La façon qu’a l’Amérique rurale de percevoir sa contrepartie urbaine, et vice-versa, est loin d’être surprenante. Tout semble les séparer d’un point de vue culturel. La proportion de citoyens détenant une arme à feu est bien plus élevée dans les communautés rurales (9). Avant le renversement du droit à l’avortement par la Cour suprême des États-Unis, les électeurs ruraux étaient moins favorables à l’avortement que leurs concitoyens (10). Autant de différences culturelles et identitaires se reflètent immanquablement sur l’affiliation politique puisque les électeurs ruraux préfèrent voter pour des politiciens qui semblent défendre leurs intérêts. En 2023, 60 % d’entre eux s’identifient comme républicains. Ils ne sont que 35 % à s’identifier auprès du Parti démocrate (11).
Un gouffre électoral
L’écart qui existe aujourd’hui entre l’affiliation politique des communautés rurales et urbaines se répercute inévitablement sur leur comportement électoral. Depuis le début du siècle, le Parti républicain a réussi à maintenir, et même à renforcer, sa domination auprès des électeurs ruraux. En 2000, le candidat présidentiel républicain, George W. Bush, récolte 56 % de leur appui. Cette proportion passe à 65 % avec la candidature de Donald Trump vingt ans plus tard (12). À l’inverse, 66 % de l’électorat urbain appuie Joe Biden en 2020 (13).

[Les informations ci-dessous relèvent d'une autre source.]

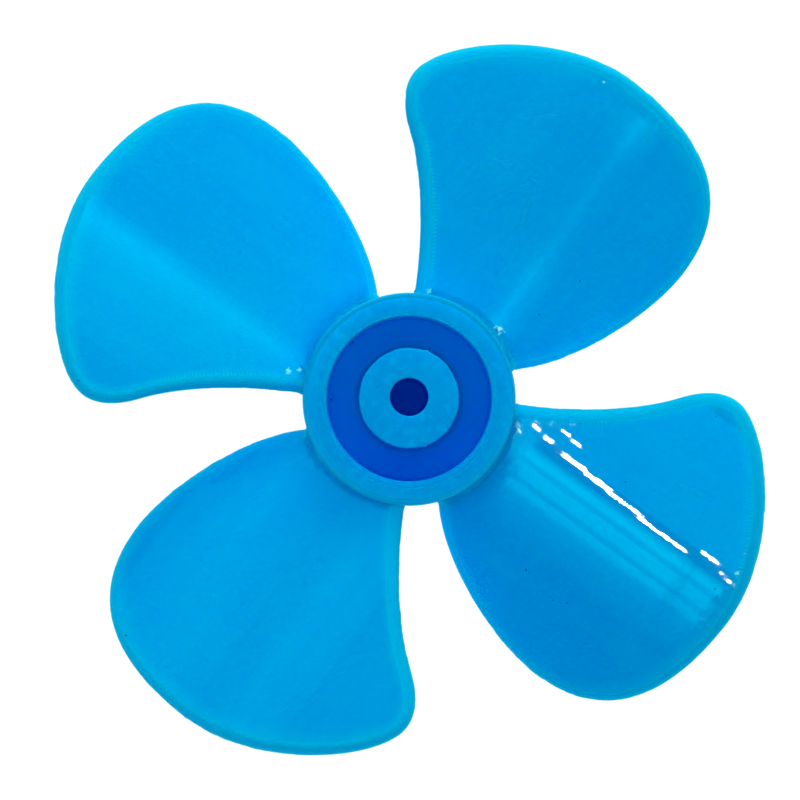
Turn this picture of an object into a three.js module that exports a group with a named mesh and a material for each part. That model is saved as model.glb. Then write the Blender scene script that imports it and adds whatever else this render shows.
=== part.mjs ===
// A four-blade fan propeller for a small motor with a 2 mm shaft, injection moulded in one plastic.
// The hub is a shallow cup. A boss stands in its middle, and the boss's blind bore presses onto the shaft.
// Four broad petal blades grow from the hub's wall. Each is a plate of even thickness, pitched about its
// span and arched across it, so that its middle surface is a trough-shaped sheet that runs along the span.
//
// Millimetres, +Z up along the bore's axis and out of its mouth. The origin is the centre of the nose face
// that the propeller stands on, and the first blade's span lies along +X.
//
// The real thing is one piece. Here each region of the moulding is a solid of its own: the hub's wall, its
// end wall, the shaft boss and the four blades. Neighbours keep JOIN_GAP between them.

import * as THREE from "three";
import { ParametricGeometry } from "three/addons/geometries/ParametricGeometry.js";

const { degToRad, lerp, smoothstep } = THREE.MathUtils;

// Hub
const HUB_RADIUS = 5.5;
const HUB_HEIGHT = 7.8;
const HUB_WALL = 1.27;
const END_WALL = 1.2; // thickness of the hub's closed end
const NOSE_ROUND = 1.0; // radius round the nose
const RIM_ROUND = 0.25; // radius of the rim's outer corner
const RIM_CHAMFER = 0.15; // chamfer of the rim's inner corner
const BOSS_RADIUS = 2.57;
const BOSS_BELOW_RIM = 0.4;
const BORE_RADIUS = 0.975; // presses onto a 2 mm shaft
const BORE_CHAMFER = 0.1;
const JOIN_GAP = 0.05; // clearance between neighbouring regions

// Blades
const BLADE_COUNT = 4;
const BLADE_THICKNESS = 1.1;
const BLADE_PITCH = degToRad(22); // slope across the blade on its span line
const BLADE_ARCH = 0.0125; // fall away from the span line's slope, per mm of chord squared
const BLADE_HEIGHT = 4.35; // height of the span line above the nose
const EDGE_CHAMFER = 0.3;
const ROOT_CHAMFER = 0.03; // where the blade meets the hub's wall
const ROOT_BLEND = 2; // distance from the hub over which the blade's edge turns square to its faces

// The blade's outline seen along the hub's axis, with the span along +X and the raised edge towards +Y: from
// the raised root corner out along the hollow edge, round the corner, over the tip, round the shoulder, and
// back along the full edge to the low root corner. Each curve has two Bezier handles, its end, and its steps.
const ROOT_RADIUS = HUB_RADIUS + JOIN_GAP;
const ROOT_RAISED = degToRad(33);
const ROOT_LOW = degToRad(-37.5);
const ROOT_STEPS = 10;
const BLADE_OUTLINE = [
  { handles: [6.85, 4.15, 9.65, 6.1], end: [11.2, 8.15], steps: 8 },
  { handles: [11.85, 9.0, 12.7, 9.7], end: [13.65, 9.7], steps: 5 },
  { handles: [15.8, 9.7, 20.05, 4.85], end: [19.98, 0.3], steps: 11 },
  { handles: [19.9, -3.45, 18.7, -7.4], end: [13.85, -7.45], steps: 11 },
  { handles: [11.2, -7.5, 6.5, -5.8], end: polar(ROOT_RADIUS, ROOT_LOW), steps: 8 },
];
const BLADE_MIDDLE = new THREE.Vector2(12.5, 0.8); // the faces are ringed round this point
const FACE_RINGS = 4;

const HUB_STEPS = 72; // facets round the hub
const ROUND_STEPS = 2; // pairs of facets round a small radius

const hubPlastic = new THREE.MeshStandardMaterial({ color: "#0593dc", roughness: 0.45, metalness: 0 });
const bladePlastic = new THREE.MeshStandardMaterial({ color: "#059be4", roughness: 0.2, metalness: 0 });

function polar(radius, angle) {
  return [radius * Math.cos(angle), radius * Math.sin(angle)];
}

function named(name, geometry, material) {
  const mesh = new THREE.Mesh(geometry, material);
  mesh.name = name;
  return mesh;
}

// Turns an outline of (radius, height) about +Z.
function turned(outline) {
  return new THREE.LatheGeometry(outline.getPoints(ROUND_STEPS), HUB_STEPS).rotateX(Math.PI / 2);
}

// The hub's wall: a tube with a rounded nose and a flat rim.
function hubWall() {
  const inside = HUB_RADIUS - HUB_WALL;
  const outline = new THREE.Path()
    .moveTo(inside, 0)
    .lineTo(HUB_RADIUS - NOSE_ROUND, 0)
    .absarc(HUB_RADIUS - NOSE_ROUND, NOSE_ROUND, NOSE_ROUND, -Math.PI / 2, 0, false)
    .absarc(HUB_RADIUS - RIM_ROUND, HUB_HEIGHT - RIM_ROUND, RIM_ROUND, 0, Math.PI / 2, false)
    .lineTo(inside + RIM_CHAMFER, HUB_HEIGHT)
    .lineTo(inside, HUB_HEIGHT - RIM_CHAMFER)
    .lineTo(inside, 0);
  return turned(outline);
}

// The hub's closed end: a disc within the wall.
function hubEndWall() {
  const edge = HUB_RADIUS - HUB_WALL - JOIN_GAP;
  const outline = new THREE.Path().moveTo(0, 0).lineTo(edge, 0).lineTo(edge, END_WALL).lineTo(0, END_WALL);
  return turned(outline);
}

// The tube that grips the motor's shaft. The end wall closes its bore.
function shaftBoss() {
  const foot = END_WALL + JOIN_GAP;
  const top = HUB_HEIGHT - BOSS_BELOW_RIM;
  const outline = new THREE.Path()
    .moveTo(BORE_RADIUS, foot)
    .lineTo(BOSS_RADIUS, foot)
    .lineTo(BOSS_RADIUS, top)
    .lineTo(BORE_RADIUS + BORE_CHAMFER, top)
    .lineTo(BORE_RADIUS, top - BORE_CHAMFER)
    .lineTo(BORE_RADIUS, foot);
  return turned(outline);
}

// The blade's outline as a loop of points, which starts and ends at the raised root corner.
function bladeOutline() {
  const path = new THREE.Path().moveTo(...polar(ROOT_RADIUS, ROOT_RAISED));
  for (const { handles, end } of BLADE_OUTLINE) path.bezierCurveTo(...handles, ...end);
  const edge = BLADE_OUTLINE.flatMap(({ steps }, i) => path.curves[i].getPoints(steps).slice(0, -1));
  const root = new THREE.ArcCurve(0, 0, ROOT_RADIUS, ROOT_LOW, ROOT_RAISED, false);
  return [...edge, ...root.getPoints(ROOT_STEPS)];
}

// 0 at the hub's wall, rising to 1 where the blade is free of it.
function clearOfHub({ x, y }) {
  return smoothstep(Math.hypot(x, y), HUB_RADIUS, HUB_RADIUS + ROOT_BLEND);
}

// The outline drawn in by the width of the edge's chamfer.
function chamferedOutline(outline) {
  const count = outline.length - 1;
  return outline.map((point, i) => {
    const next = outline[(i + 1) % count];
    const previous = outline[(i + count - 1) % count];
    const along = next.clone().sub(previous).normalize();
    const outward = new THREE.Vector2(-along.y, along.x);
    return point.clone().addScaledVector(outward, -lerp(ROOT_CHAMFER, EDGE_CHAMFER, clearOfHub(point)));
  });
}

// The blade's point over a place in its outline. side runs from -1 on the lower face to 1 on the upper face.
// Thickness is measured square to the faces, but straight up at the hub's wall, which the root lies against.
function bladePoint(place, side) {
  const { x, y } = place;
  const slope = Math.tan(BLADE_PITCH) - 2 * BLADE_ARCH * y;
  const height = BLADE_HEIGHT + Math.tan(BLADE_PITCH) * y - BLADE_ARCH * y * y;
  const square = new THREE.Vector3(0, -slope, 1).normalize();
  const upright = new THREE.Vector3(0, 0, Math.hypot(1, slope));
  const offset = upright.lerp(square, clearOfHub(place)).multiplyScalar((side * BLADE_THICKNESS) / 2);
  return new THREE.Vector3(x, y, height).add(offset);
}

// One blade, a closed skin of rings from the middle of the upper face, over the edge, to the lower face.
function blade() {
  const outline = bladeOutline();
  const inner = chamferedOutline(outline);
  const flank = 1 - (2 * EDGE_CHAMFER) / BLADE_THICKNESS;
  const shares = Array.from({ length: FACE_RINGS + 1 }, (_, i) => i / FACE_RINGS);
  const ring = (loop, share, side) =>
    loop.map((point) => bladePoint(BLADE_MIDDLE.clone().lerp(point, share), side));
  const rings = [
    ...shares.map((share) => ring(inner, share, 1)),
    ring(outline, 1, flank),
    ring(outline, 1, -flank),
    ...shares.toReversed().map((share) => ring(inner, share, -1)),
  ];
  const columns = outline.length - 1;
  const rows = rings.length - 1;
  const skin = (u, v, target) => target.copy(rings[Math.round(v * rows)][Math.round(u * columns)]);
  return new ParametricGeometry(skin, columns, rows);
}

const propeller = new THREE.Group();
propeller.add(named("hub_wall", hubWall(), hubPlastic));
propeller.add(named("hub_end_wall", hubEndWall(), hubPlastic));
propeller.add(named("shaft_boss", shaftBoss(), hubPlastic));
for (let i = 0; i < BLADE_COUNT; i++) {
  const mesh = named(`blade_${i + 1}`, blade(), bladePlastic);
  mesh.rotation.z = (i * 2 * Math.PI) / BLADE_COUNT;
  propeller.add(mesh);
}

export default propeller;
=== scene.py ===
"""A four-blade fan propeller moulded in translucent blue plastic, lying nose down on a pale floor.

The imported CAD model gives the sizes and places. Finer pieces replace its solids, with the moulding's rounds,
fillets and small faults. Lengths here are in millimetres until a mesh or lamp is made.
"""

import math

import bpy
import numpy as np
from mathutils import Matrix, Vector
from mathutils.geometry import interpolate_bezier


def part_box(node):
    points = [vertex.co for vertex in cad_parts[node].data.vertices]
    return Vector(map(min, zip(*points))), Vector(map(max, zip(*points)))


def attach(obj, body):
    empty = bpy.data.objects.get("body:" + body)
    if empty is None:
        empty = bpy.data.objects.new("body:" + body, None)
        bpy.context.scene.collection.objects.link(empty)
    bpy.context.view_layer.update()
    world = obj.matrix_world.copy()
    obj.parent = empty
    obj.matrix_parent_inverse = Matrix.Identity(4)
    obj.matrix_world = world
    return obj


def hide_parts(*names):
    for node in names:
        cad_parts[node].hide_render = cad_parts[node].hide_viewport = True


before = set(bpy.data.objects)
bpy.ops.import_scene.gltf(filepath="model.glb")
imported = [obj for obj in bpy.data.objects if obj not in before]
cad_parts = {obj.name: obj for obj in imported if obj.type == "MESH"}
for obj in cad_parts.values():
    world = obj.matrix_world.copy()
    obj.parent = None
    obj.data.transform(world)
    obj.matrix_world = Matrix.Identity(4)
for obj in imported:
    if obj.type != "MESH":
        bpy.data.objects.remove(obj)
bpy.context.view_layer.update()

MM = 0.001
BODY = "root"

# ------------------------------------------------------------------ sizes

WALL_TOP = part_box("hub_wall")[1] / MM
END_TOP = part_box("hub_end_wall")[1] / MM
BOSS_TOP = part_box("shaft_boss")[1] / MM

HUB_STEPS = 320
NOSE_ROUND = 1.0
RIM_OUTER_ROUND = 0.38
RIM_INNER_ROUND = 0.12
HUB_DRAFT = 0.05  # how much the wall thins at its rim, on each side
CORNER_FILLET = 0.15  # in the recess's corners
BOSS_ROUND = 0.07
BORE_RADIUS = 0.975
BORE_ROUND = 0.06
GATE_RADIUS = 0.9  # dimple where the plastic was let into the mould
GATE_DEPTH = 0.18
GATE_SIDE = 0.1  # how much wider the dimple is at the nose
GATE_FLOOR_ROUND = 0.1
GATE_EDGE_ROUND = 0.06
BORE_FLOOR = 0.08  # above the end wall
BORE_FLOOR_ROUND = 0.2
BOSS_EMBED = 0.4  # how far the boss runs on into the end wall
BOSS_RAGGED_DEPTH = 0.5
BOSS_WAVES = ((3, 0.012, 0.4), (7, 0.01, 2.0), (13, 0.008, 4.1), (29, 0.004, 1.2))  # waves, size, start
BOSS_NICKS = (math.radians(15.5), math.radians(-125))
NICK_SIZE = 0.07
NICK_WIDTH = 0.09
CORE_SIDE = math.radians(36)  # the way that the mould's core pins stand off centre
BORE_OFF_CENTRE = 0.11
BOSS_OFF_CENTRE = 0.055

BLADE_COUNT = 4
BLADE_THICKNESS = 1.1
BLADE_PITCH = math.radians(22)
BLADE_ARCH = 0.0125
BLADE_HEIGHT = 4.35
BLADE_EMBED = 0.9  # how far a blade runs on into the hub's wall
EDGE_RADIUS = 0.5
EDGE_TURN = math.radians(82)  # the edge's round stops short of the faces, which leaves a faint line
ROOT_FILLET = 0.2
ROOT_RAISED = math.radians(33)
ROOT_LOW = math.radians(-37.5)

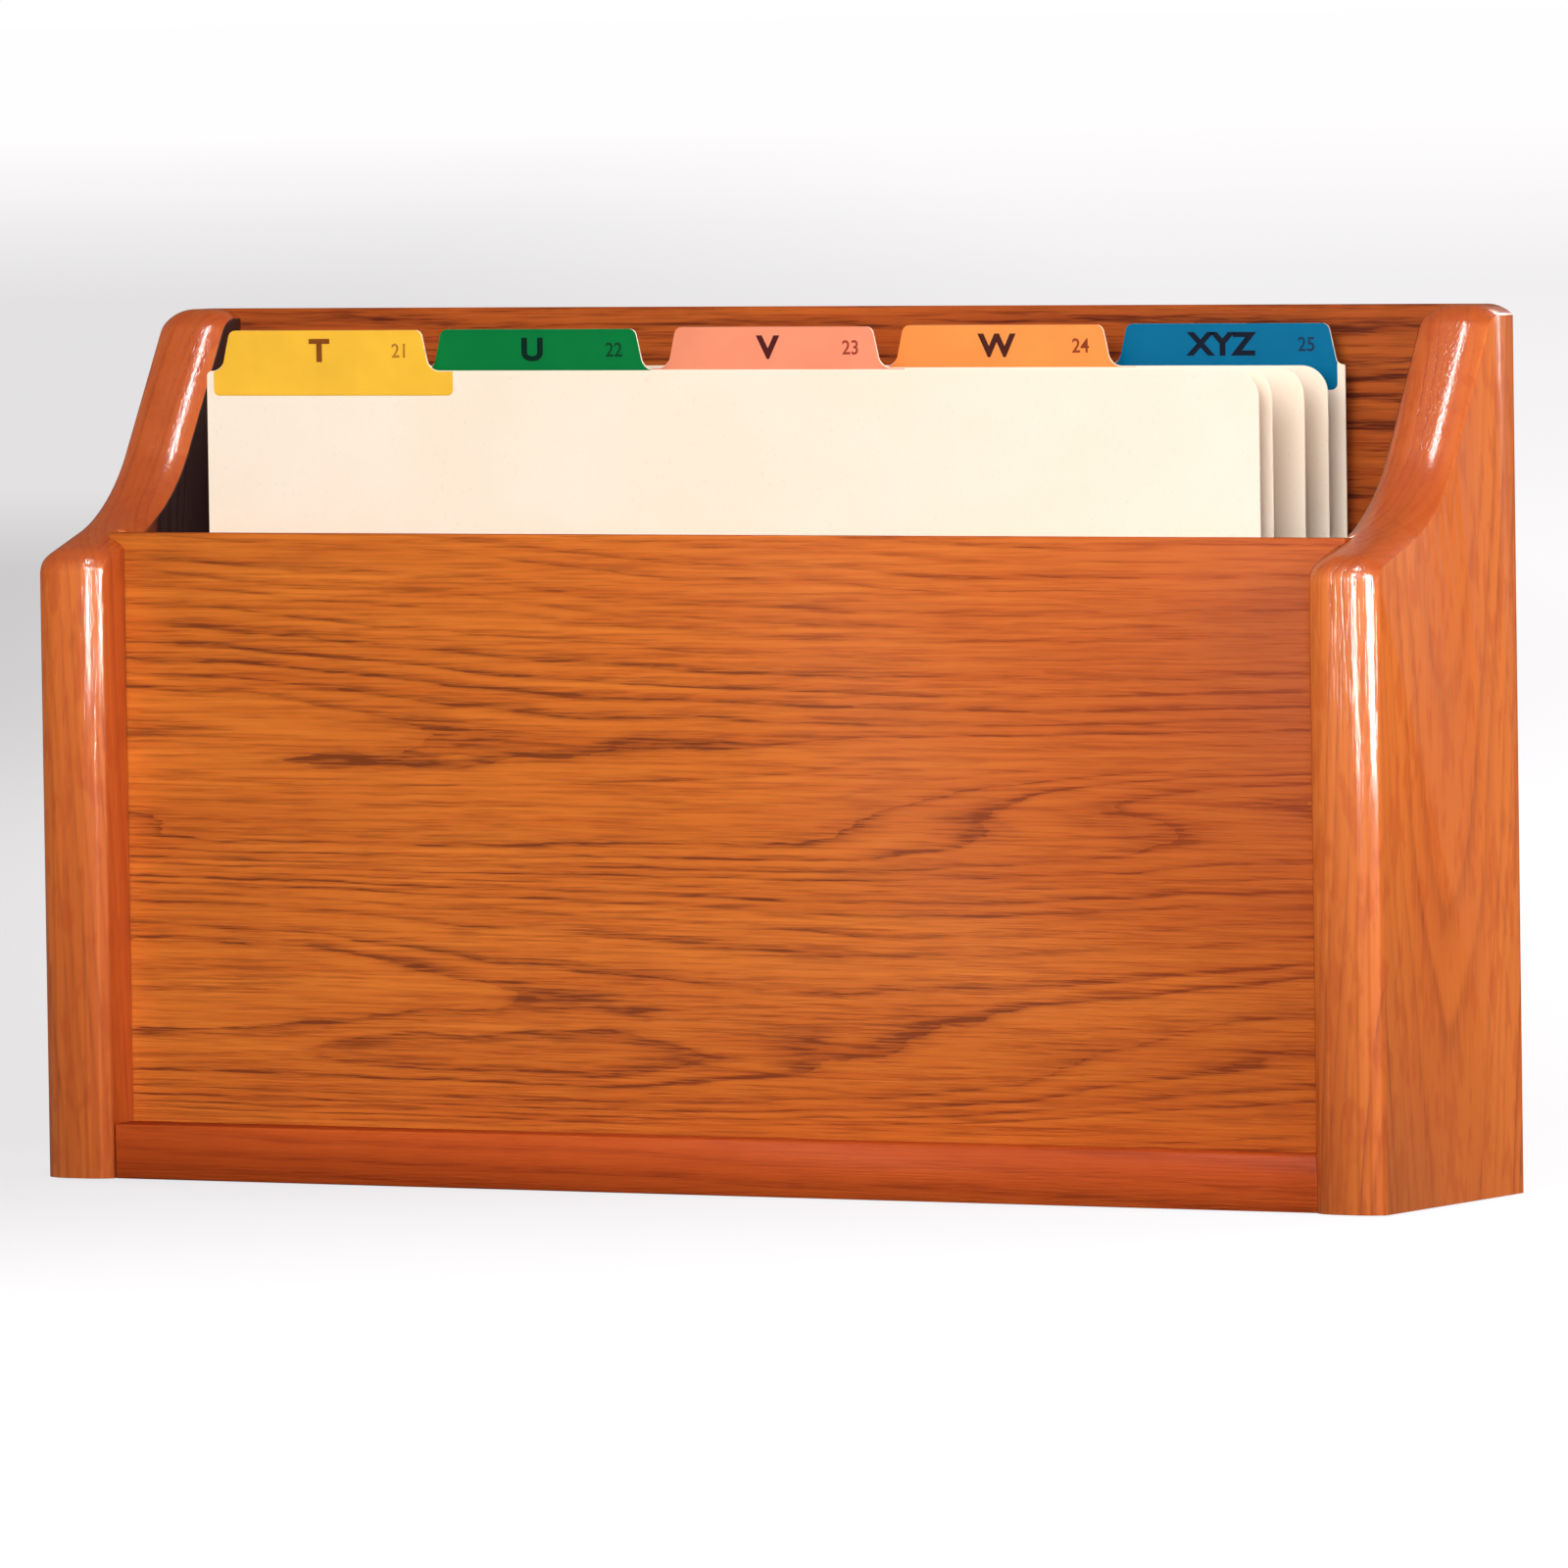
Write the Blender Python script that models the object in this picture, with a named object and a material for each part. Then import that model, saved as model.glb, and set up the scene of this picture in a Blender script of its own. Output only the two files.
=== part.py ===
"""Wall-mounted oak file pocket with five indexed tab guides standing in it.

Metres. X runs along the pocket's width, Y towards the wall and Z up. The origin is the
centre of the whole object's footprint, on its underside. Each guide lifts straight out.
"""

import math

import bmesh
import bpy
from mathutils import Matrix, Vector

MM = 0.001

# The case's outer size.
WIDTH = 476.25 * MM
DEPTH = 95.25 * MM
HEIGHT = 273.2 * MM

# Solid boards and plywood panels.
SIDE_THICKNESS = 23.8 * MM
BASE_THICKNESS = 17.5 * MM
PANEL_THICKNESS = 6.35 * MM
FIT_GAP = 0.3 * MM

# The sides' outline, as depth behind the front edge and height: a straight front, a shallow
# shoulder, a hollow sweep and a flat top at the wall.
SHOULDER_HEIGHT = 197.4 * MM
SHOULDER_RADIUS = 9.0 * MM
HOLLOW_CORNER = (43.1 * MM, 212.2 * MM)
HOLLOW_RADIUS = 55.0 * MM
BROW_DEPTH = 78.7 * MM
BROW_RADIUS = 12.0 * MM

# The router's easing along the sides' front and top edges, which ends in a crisp line.
EASING_RADIUS = 13.0 * MM
EASING_WIDTH = 8.7 * MM
EASING_STEPS = 6

# Where the panels sit.
FRONT_PANEL_SETBACK = 16.0 * MM
FRONT_PANEL_TOP = 204.0 * MM
GROOVE_DEPTH = 6.0 * MM
BASE_GROOVE_DEPTH = 5.0 * MM
BASE_SETBACK = 4.0 * MM
REBATE_WIDTH = 10.0 * MM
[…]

Ce gouffre électoral apparait encore plus important lorsqu’on s’attarde sur les résultats obtenus par les différents candidats présidentiels au sein des milliers de comtés américains (14). Dans les comtés où 75 % de la population ou plus est considérée comme étant rurale, les politiciens républicains ont été en mesure d’augmenter leur hégémonie entre 2012 et 2020. Près de trois électeurs sur quatre y ont voté pour Donald Trump lors de la dernière élection présidentielle, une augmentation d’environ 8 % par rapport aux résultats obtenus par Mitt Romney huit ans plus tôt.